* **Task instructions**
Extract each line of the data below exactly as written.

--- begin Supplied information ---

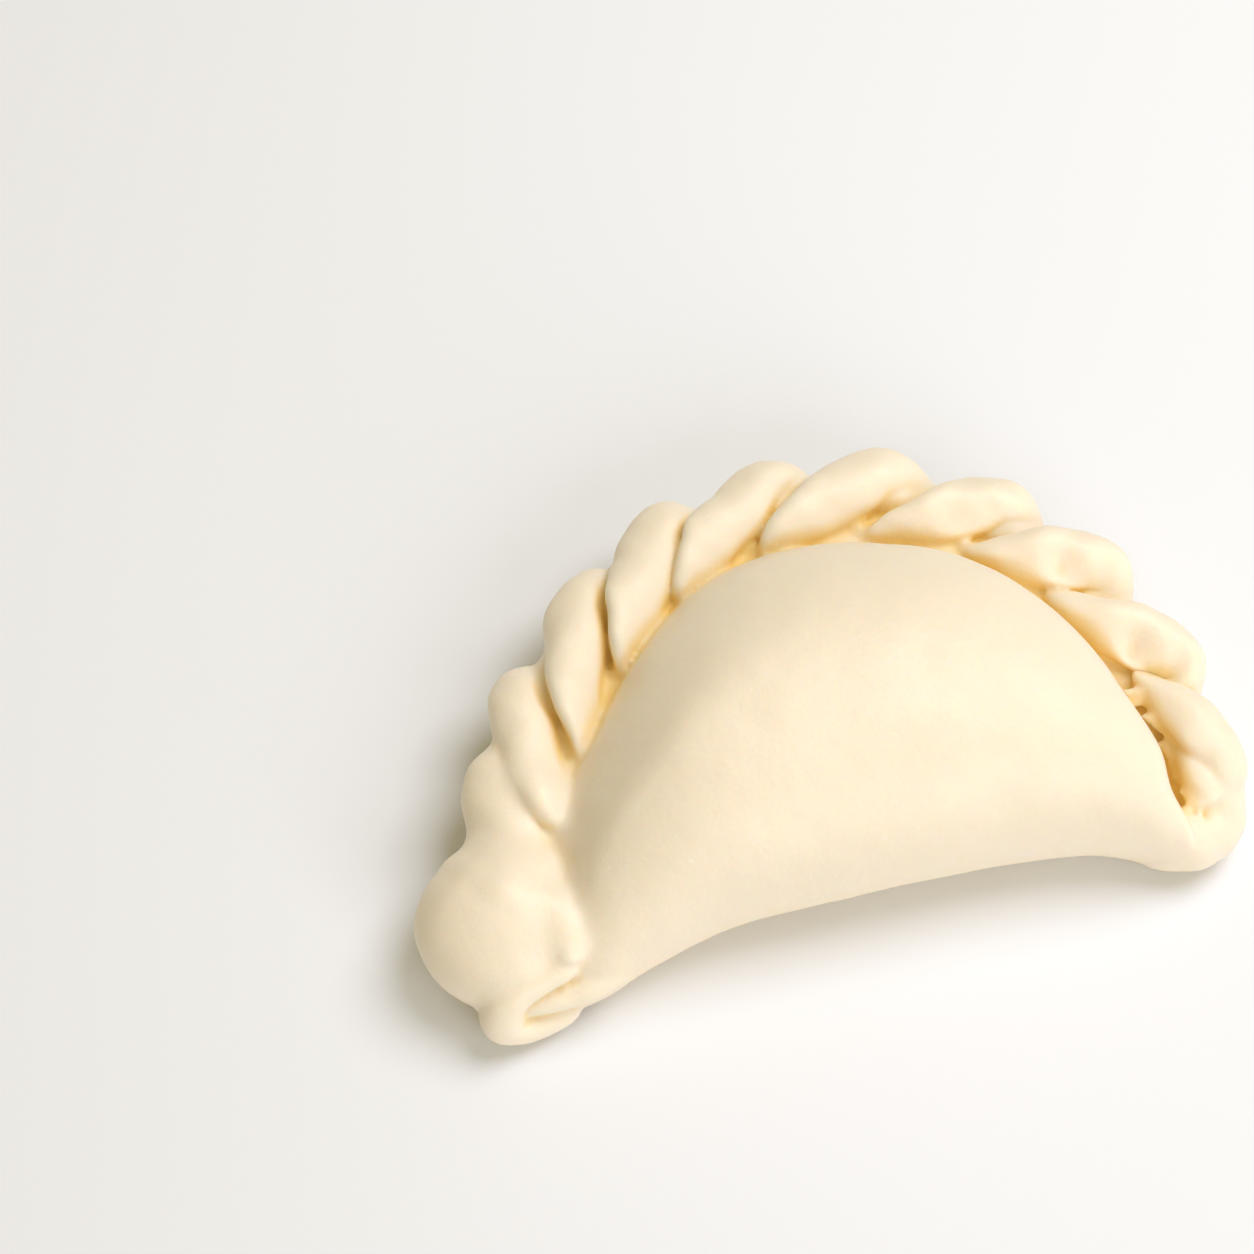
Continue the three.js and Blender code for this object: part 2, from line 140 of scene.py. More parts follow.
# Where the tails' thin edges lie along the dome, left to right, and the places along the
# rope at which one tail's edge ends and the next one begins.
DOME_EDGE = [
    (-44.4, -10.4, 11.8), (-40.2, -0.1, 12.4), (-33.9, 9, 12.6), (-27.5, 17.9, 12.6),
    (-16.3, 26.3, 12.6), (-5, 29.5, 12.6), (5.8, 30.2, 12.6), (20.3, 27.5, 12.6),
    (32.3, 16.7, 12.6), (39.4, 4, 12.6), (42.6, -5.9, 12.4), (44.4, -18.6, 11.4),
]
TAIL_TIPS = [3.5, 17.9, 34.6, 49, 65, 85.5, 106.2, 121.9, 139.6, 153.5]

# Skirts are the thin sides of the tails, from a ridge on the tail to its edge on the dome.
SKIRTED_LOBES = range(1, 8)
SKIRT_SPAN = (-1.55, -0.7)  # where along a lobe its skirt hangs, in lobe spacings
SKIRT_END = 0.93  # share of the way to the next tail's edge
SKIRT_THICKNESS = (2.6, 1.5)  # at the ridge and at the edge
SKIRT_BULGE = 0.35
SKIRT_RIDGE = 0.6  # height on the tail, as a share of the tail's half thickness
SKIRT_END_ROUNDING = 0.12
DOME_EDGE_OFFSET = 8.0  # from the rope's line inwards

FLANGE_THICKNESS = 4.5
FLANGE_RISE = (3.5, 0.0)  # left and right, as the drop
FLANGE_DROP = (1.5, 5.0)
FLANGE_RISE_SPAN = (0.45, 0.8)
FLANGE_DROP_SPAN = (0.72, 0.9)
FLANGE_SEAM_SHARE = 0.8  # of its inner edge's place, the rest being the fold's

# Rolls of dough: points of the line, then half width and half height at even steps.
STRIP_END_ROUNDING = 0.1
BULB = (
    [(-44.5, 7.5, 9.5), (-49.6, 0.2, 10.8), (-49.8, -7.4, 10.4), (-52.6, -18.5, 9.6),
     (-53.8, -30.6, 6.4)],
    [(4, 4), (5.6, 5.2), (5.9, 5.4), (12.6, 9), (7.4, 5.2)],
)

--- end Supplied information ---

* **Response to the task**
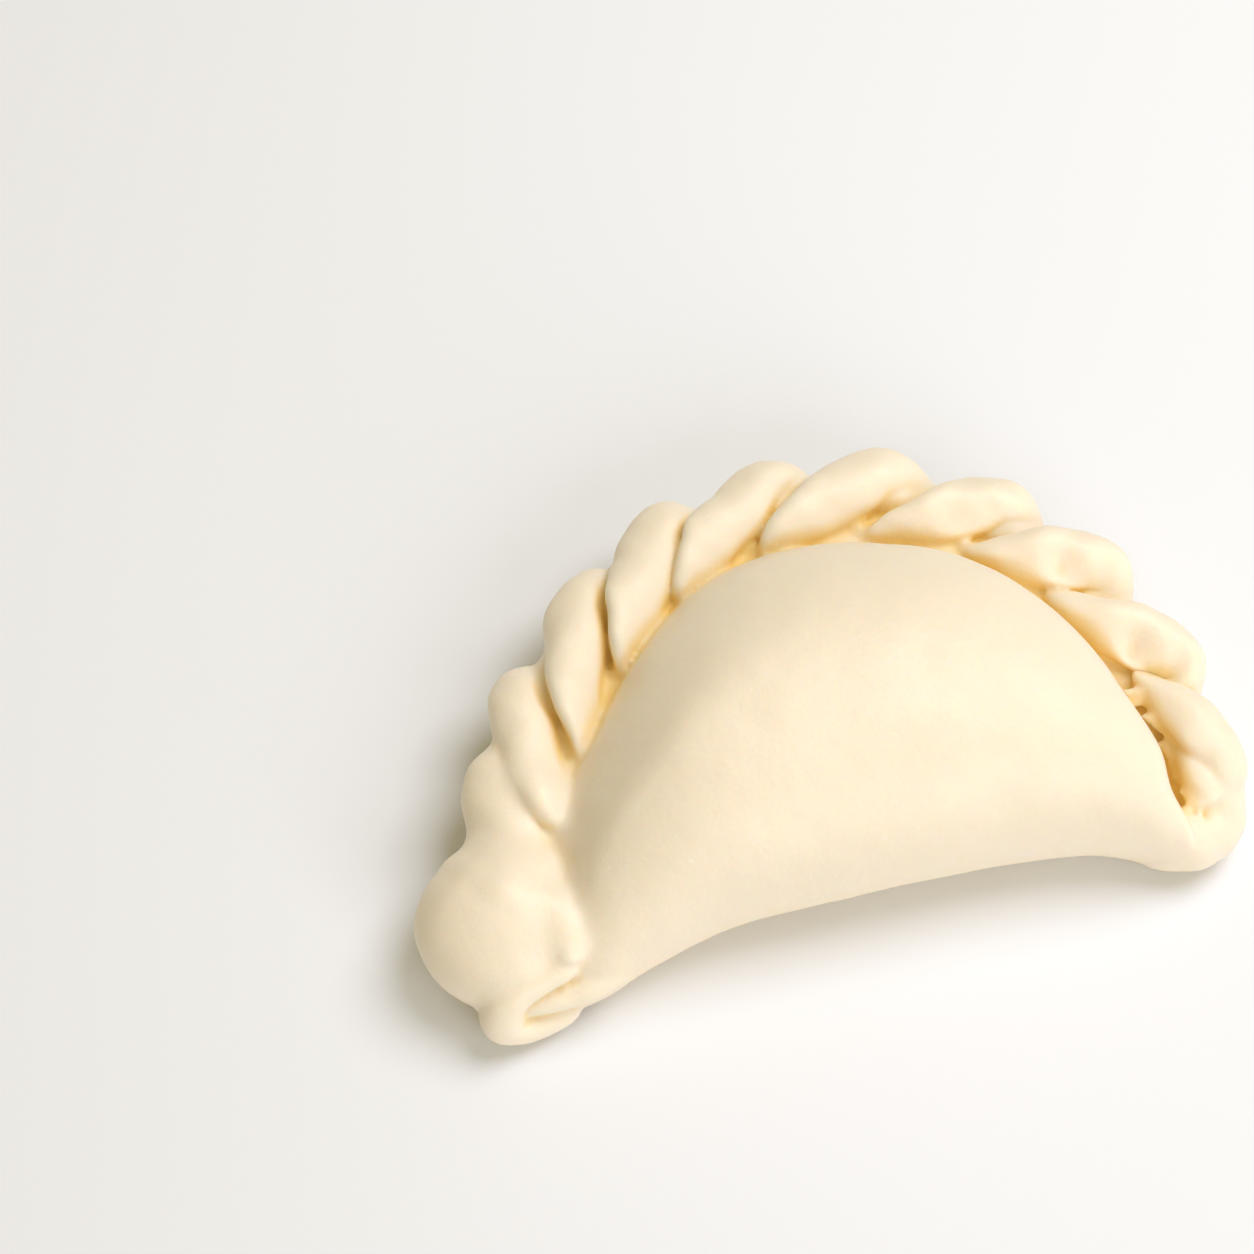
Continue the three.js and Blender code for this object: part 2, from line 140 of scene.py. More parts follow.
# Where the tails' thin edges lie along the dome, left to right, and the places along the
# rope at which one tail's edge ends and the next one begins.
DOME_EDGE = [
    (-44.4, -10.4, 11.8), (-40.2, -0.1, 12.4), (-33.9, 9, 12.6), (-27.5, 17.9, 12.6),
    (-16.3, 26.3, 12.6), (-5, 29.5, 12.6), (5.8, 30.2, 12.6), (20.3, 27.5, 12.6),
    (32.3, 16.7, 12.6), (39.4, 4, 12.6), (42.6, -5.9, 12.4), (44.4, -18.6, 11.4),
]
TAIL_TIPS = [3.5, 17.9, 34.6, 49, 65, 85.5, 106.2, 121.9, 139.6, 153.5]

# Skirts are the thin sides of the tails, from a ridge on the tail to its edge on the dome.
SKIRTED_LOBES = range(1, 8)
SKIRT_SPAN = (-1.55, -0.7)  # where along a lobe its skirt hangs, in lobe spacings
SKIRT_END = 0.93  # share of the way to the next tail's edge
SKIRT_THICKNESS = (2.6, 1.5)  # at the ridge and at the edge
SKIRT_BULGE = 0.35
SKIRT_RIDGE = 0.6  # height on the tail, as a share of the tail's half thickness
SKIRT_END_ROUNDING = 0.12
DOME_EDGE_OFFSET = 8.0  # from the rope's line inwards

FLANGE_THICKNESS = 4.5
FLANGE_RISE = (3.5, 0.0)  # left and right, as the drop
FLANGE_DROP = (1.5, 5.0)
FLANGE_RISE_SPAN = (0.45, 0.8)
FLANGE_DROP_SPAN = (0.72, 0.9)
FLANGE_SEAM_SHARE = 0.8  # of its inner edge's place, the rest being the fold's

# Rolls of dough: points of the line, then half width and half height at even steps.
STRIP_END_ROUNDING = 0.1
BULB = (
    [(-44.5, 7.5, 9.5), (-49.6, 0.2, 10.8), (-49.8, -7.4, 10.4), (-52.6, -18.5, 9.6),
     (-53.8, -30.6, 6.4)],
    [(4, 4), (5.6, 5.2), (5.9, 5.4), (12.6, 9), (7.4, 5.2)],
)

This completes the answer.